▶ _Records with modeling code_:

++++++++

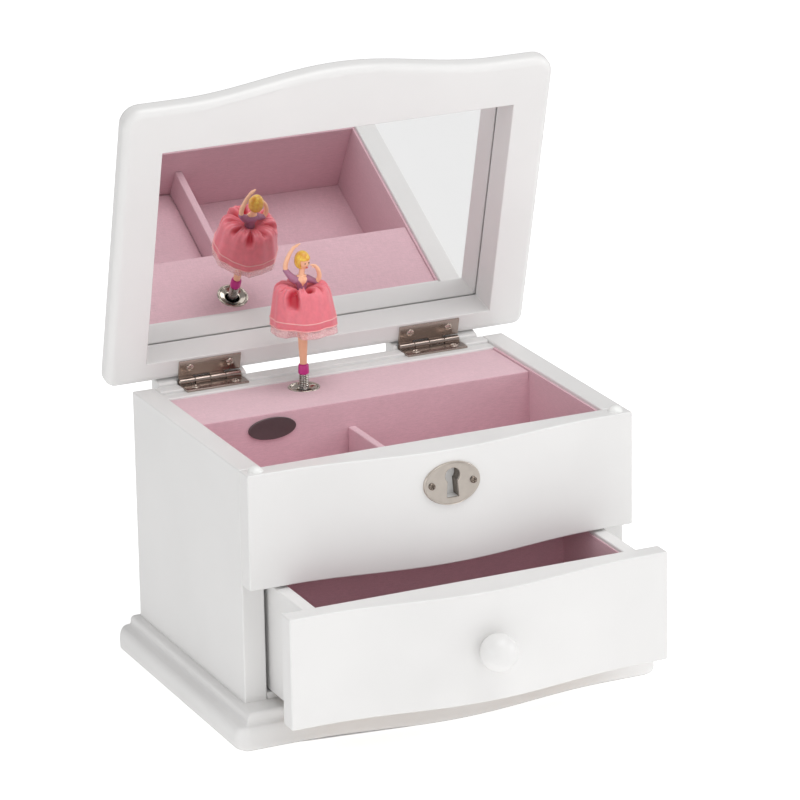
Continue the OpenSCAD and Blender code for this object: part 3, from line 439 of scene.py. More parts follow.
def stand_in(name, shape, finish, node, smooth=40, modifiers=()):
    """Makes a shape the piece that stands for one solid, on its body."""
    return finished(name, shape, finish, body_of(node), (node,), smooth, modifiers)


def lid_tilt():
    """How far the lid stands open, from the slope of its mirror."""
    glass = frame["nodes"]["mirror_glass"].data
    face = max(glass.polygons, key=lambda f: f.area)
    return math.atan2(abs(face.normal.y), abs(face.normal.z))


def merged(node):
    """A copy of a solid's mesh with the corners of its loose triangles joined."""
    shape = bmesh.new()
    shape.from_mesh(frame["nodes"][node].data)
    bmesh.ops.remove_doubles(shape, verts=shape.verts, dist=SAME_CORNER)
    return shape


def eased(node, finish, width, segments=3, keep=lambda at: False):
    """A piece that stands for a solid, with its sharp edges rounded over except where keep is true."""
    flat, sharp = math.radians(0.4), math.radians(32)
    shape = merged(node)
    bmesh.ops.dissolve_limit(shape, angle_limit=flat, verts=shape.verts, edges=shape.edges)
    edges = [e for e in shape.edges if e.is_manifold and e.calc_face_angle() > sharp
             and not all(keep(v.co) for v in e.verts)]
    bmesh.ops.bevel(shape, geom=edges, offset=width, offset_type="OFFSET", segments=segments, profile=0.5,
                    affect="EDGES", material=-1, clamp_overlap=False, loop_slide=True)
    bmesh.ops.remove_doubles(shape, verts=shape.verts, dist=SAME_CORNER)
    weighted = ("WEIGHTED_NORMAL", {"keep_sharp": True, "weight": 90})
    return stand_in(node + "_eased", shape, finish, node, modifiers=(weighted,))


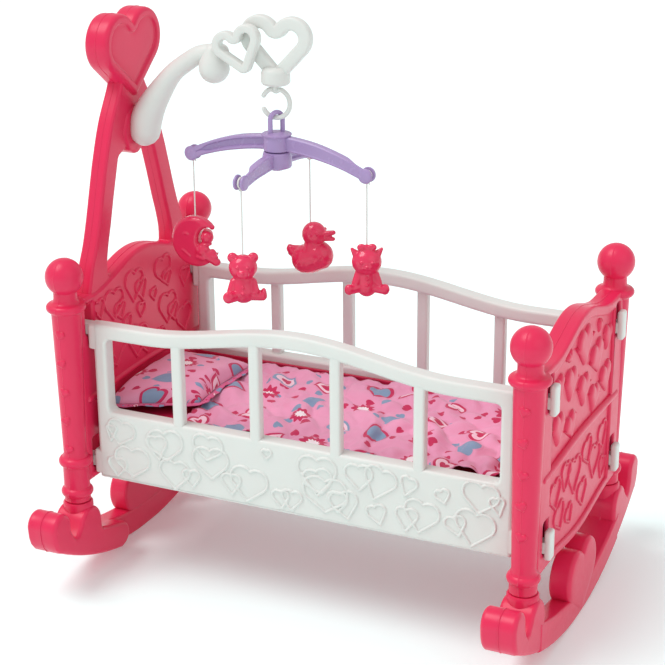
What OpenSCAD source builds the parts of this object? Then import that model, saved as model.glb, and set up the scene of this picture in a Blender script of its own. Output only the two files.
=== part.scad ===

++++++++

▶ _Your objective_:
Word for word, quote the lines of the material from the first line through the line with "return shape", both ends included.

▶ _Reply_:
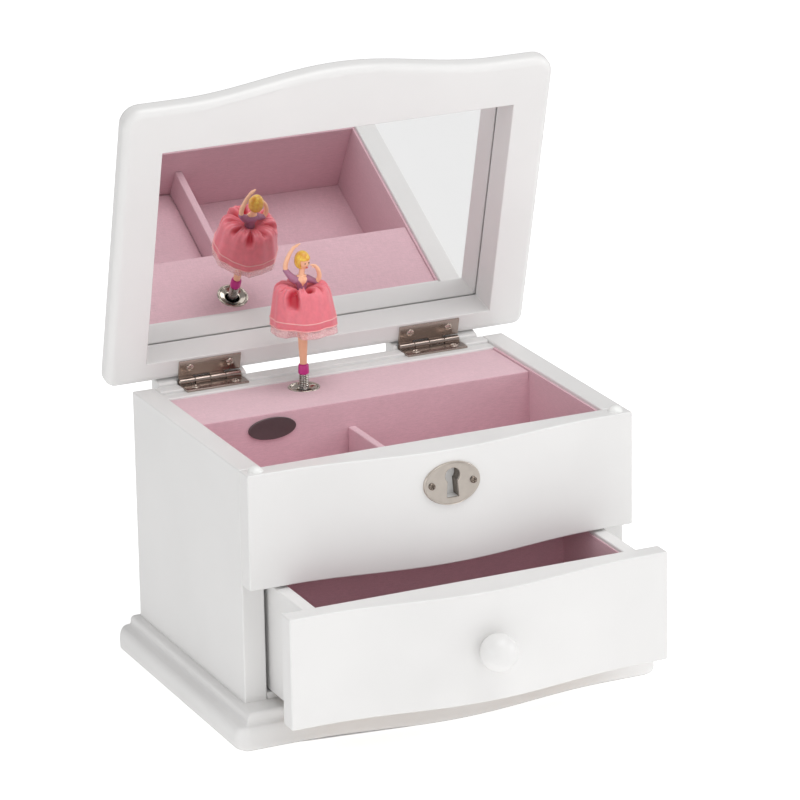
Continue the OpenSCAD and Blender code for this object: part 3, from line 439 of scene.py. More parts follow.
def stand_in(name, shape, finish, node, smooth=40, modifiers=()):
    """Makes a shape the piece that stands for one solid, on its body."""
    return finished(name, shape, finish, body_of(node), (node,), smooth, modifiers)


def lid_tilt():
    """How far the lid stands open, from the slope of its mirror."""
    glass = frame["nodes"]["mirror_glass"].data
    face = max(glass.polygons, key=lambda f: f.area)
    return math.atan2(abs(face.normal.y), abs(face.normal.z))


def merged(node):
    """A copy of a solid's mesh with the corners of its loose triangles joined."""
    shape = bmesh.new()
    shape.from_mesh(frame["nodes"][node].data)
    bmesh.ops.remove_doubles(shape, verts=shape.verts, dist=SAME_CORNER)
    return shape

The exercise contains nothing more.